● PROBLEM DETAILS: Starting at the line that contains "header_beam();", copy every line down to the line that contains "bpy.data.objects.remove(obj)", inclusive, exactly as it stands. Omit all other lines.

● DATASET SECTION:
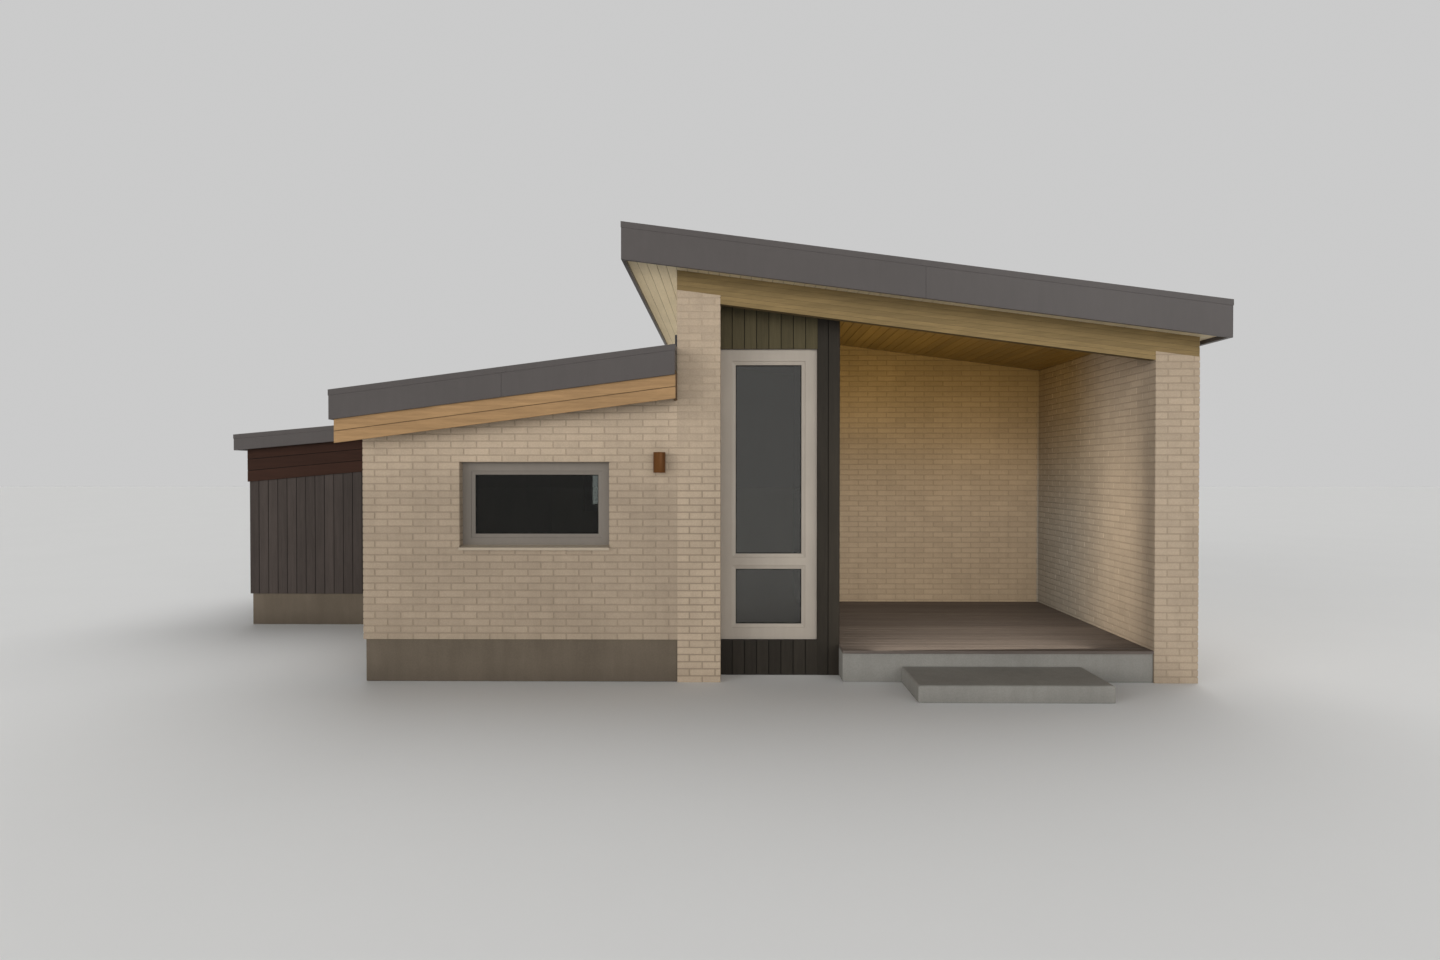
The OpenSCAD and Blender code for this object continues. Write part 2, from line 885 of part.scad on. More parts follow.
low_plinth();
tall_plinth();
annex_plinth();
porch_base();
porch_deck();
porch_step();
low_floor();
tall_floor();
annex_floor();
low_front_wall();
low_side_wall();
low_back_wall();
centre_wall();
right_wall();
tall_back_wall();
porch_back_wall();
porch_side_wall();
bay_base();
bay_head();
annex_front_wall();
annex_side_wall();
annex_back_wall();
annex_frieze();
low_roof();
low_felt();
low_fascia();
under_boards();
tall_roof();
tall_felt();
tall_fascia();
header_beam();
porch_ceiling();
low_ceiling();
tall_ceiling();
annex_roof();
annex_felt();
annex_fascia();
low_window_frame();
low_window_glass();
bay_window_frame();
bay_window_glass();
rear_window_frames();
rear_window_glass();
door_frame();
door_leaf();
window_sills();
wall_lamp();
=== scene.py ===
import bpy
import math
import random
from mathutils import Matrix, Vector


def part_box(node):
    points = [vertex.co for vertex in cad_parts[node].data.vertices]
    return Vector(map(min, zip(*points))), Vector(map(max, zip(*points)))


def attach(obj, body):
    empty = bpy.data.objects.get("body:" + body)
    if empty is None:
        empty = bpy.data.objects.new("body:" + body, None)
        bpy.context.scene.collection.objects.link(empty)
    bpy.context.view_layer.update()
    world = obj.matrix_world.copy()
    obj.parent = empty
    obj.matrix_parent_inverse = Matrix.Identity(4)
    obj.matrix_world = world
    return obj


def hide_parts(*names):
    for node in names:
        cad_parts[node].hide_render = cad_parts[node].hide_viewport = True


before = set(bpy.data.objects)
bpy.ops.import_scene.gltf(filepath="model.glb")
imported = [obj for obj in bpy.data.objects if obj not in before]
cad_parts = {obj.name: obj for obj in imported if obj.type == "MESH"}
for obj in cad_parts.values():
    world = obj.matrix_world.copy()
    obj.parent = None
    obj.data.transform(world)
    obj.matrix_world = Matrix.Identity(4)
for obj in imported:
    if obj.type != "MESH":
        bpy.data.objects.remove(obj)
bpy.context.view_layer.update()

# Brick walls
# The outer walls are brickwork under a thin sand-coloured wash, and the courses still show a little.
# The wall's own solid is the wash in the joints, and each brick stands a few millimetres proud.
# The wash is painted lighter towards the top of the walls as painted light, and the porch's walls carry
# painted warm light and painted shade.
BRICK_L, BRICK_H, JOINT = 0.228, 0.0547, 0.012
BRICK_PROUD, BRICK_EDGE, BRICK_UNEVEN = 0.0040, 0.0022, 0.0006
CUT_SPARE, COURSE_SPARE = 0.002, 0.01
BEAM_H, LINING_T = 0.190, 0.018
SAND_WASH = (0.655, 0.590, 0.512)
# The porch's walls are painted warm light deep in and golden near the ceiling, and painted shade on the
# side wall.
PORCH_PAINTED_WARM_LIGHT = (0.648, 0.575, 0.482)
SIDE_PAINTED_SHADE = (0.580, 0.548, 0.500)
CEILING_PAINTED_WARM_LIGHT = (0.600, 0.475, 0.265)
# The fins and the front of the porch are painted lighter than the walls, as painted light.
BRICK_TONE, JOINT_SHADE, FIN_PAINTED_LIGHT, PORCH_FRONT_PAINTED_LIGHT = 0.045, 0.93, 1.09, 1.08
JOINT_GRAIN, JOINT_DEPTH = 0.006, 0.004
CLOUD_SIZE, SAND_SIZE, RAIN_SIZE, RAIN_RUNS = 0.9, 0.012, 0.10, (1.0, 1.0, 0.12)
# The walls' tops are painted lighter between these heights, as painted light under the eaves.
TOP_LIGHT_FROM, TOP_LIGHT_TO, TOP_LIGHT_BRICK, TOP_LIGHT_JOINT = 1.6, 2.5, 1.42, 1.36
# Where the porch's painted light and painted shade change: back from the front, up, and across from the
# right wall's inner face.
WARM_LIGHT_FROM, WARM_LIGHT_TO, CEILING_LIGHT_FROM, CEILING_LIGHT_TO = 0.6, 2.2, 1.1, 3.6
SIDE_SHADE_FROM, SIDE_SHADE_TO, OUTSIDE_FROM, OUTSIDE_TO = -0.030, -0.015, 0.005, 0.030
BOARD_SHIFT = (37.0, 53.0, 71.0)
rng = random.Random(4)


def linear(colour):
    """A colour as it is seen, turned into the light that the shaders work in."""
    lit = [c / 12.92 if c <= 0.04045 else ((c + 0.055) / 1.055) ** 2.4 for c in colour]
    return (*lit, 1.0)


def dimmed(colour, share):
    """A colour made darker, or lighter where the share is over one."""
    return tuple(c * share for c in colour)


def new_finish(name, rough, metal=0.0, sheen=0.25):
    """An empty finish with its shader, ready for a colour and a relief."""
    made = bpy.data.materials.new(name)
    made.use_nodes = True
    shader = made.node_tree.nodes["Principled BSDF"]
    shader.inputs["Roughness"].default_value = rough
    shader.inputs["Metallic"].default_value = metal
    shader.inputs["Specular IOR Level"].default_value = sheen
    return made, made.node_tree, shader


def places(tree, stretch=(1.0, 1.0, 1.0), shuffled=False):
    """Places on the house in metres, stretched along a grain; shuffled, each board has its own."""
    here = tree.nodes.new("ShaderNodeTexCoord").outputs["Object"]
    scaled = tree.nodes.new("ShaderNodeVectorMath")
    scaled.operation = "MULTIPLY"
    scaled.inputs[1].default_value = stretch
    tree.links.new(here, scaled.inputs[0])
    if not shuffled:
        return scaled.outputs["Vector"]
    tone = tree.nodes.new("ShaderNodeAttribute")
    tone.attribute_name = "tone"
    moved = tree.nodes.new("ShaderNodeVectorMath")
    moved.operation = "MULTIPLY_ADD"
    moved.inputs[1].default_value = BOARD_SHIFT
    tree.links.new(tone.outputs["Vector"], moved.inputs[0])
    tree.links.new(scaled.outputs["Vector"], moved.inputs[2])
    return moved.outputs["Vector"]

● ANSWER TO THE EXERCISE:
header_beam();
porch_ceiling();
low_ceiling();
tall_ceiling();
annex_roof();
annex_felt();
annex_fascia();
low_window_frame();
low_window_glass();
bay_window_frame();
bay_window_glass();
rear_window_frames();
rear_window_glass();
door_frame();
door_leaf();
window_sills();
wall_lamp();
=== scene.py ===
import bpy
import math
import random
from mathutils import Matrix, Vector


def part_box(node):
    points = [vertex.co for vertex in cad_parts[node].data.vertices]
    return Vector(map(min, zip(*points))), Vector(map(max, zip(*points)))


def attach(obj, body):
    empty = bpy.data.objects.get("body:" + body)
    if empty is None:
        empty = bpy.data.objects.new("body:" + body, None)
        bpy.context.scene.collection.objects.link(empty)
    bpy.context.view_layer.update()
    world = obj.matrix_world.copy()
    obj.parent = empty
    obj.matrix_parent_inverse = Matrix.Identity(4)
    obj.matrix_world = world
    return obj


def hide_parts(*names):
    for node in names:
        cad_parts[node].hide_render = cad_parts[node].hide_viewport = True


before = set(bpy.data.objects)
bpy.ops.import_scene.gltf(filepath="model.glb")
imported = [obj for obj in bpy.data.objects if obj not in before]
cad_parts = {obj.name: obj for obj in imported if obj.type == "MESH"}
for obj in cad_parts.values():
    world = obj.matrix_world.copy()
    obj.parent = None
    obj.data.transform(world)
    obj.matrix_world = Matrix.Identity(4)
for obj in imported:
    if obj.type != "MESH":
        bpy.data.objects.remove(obj)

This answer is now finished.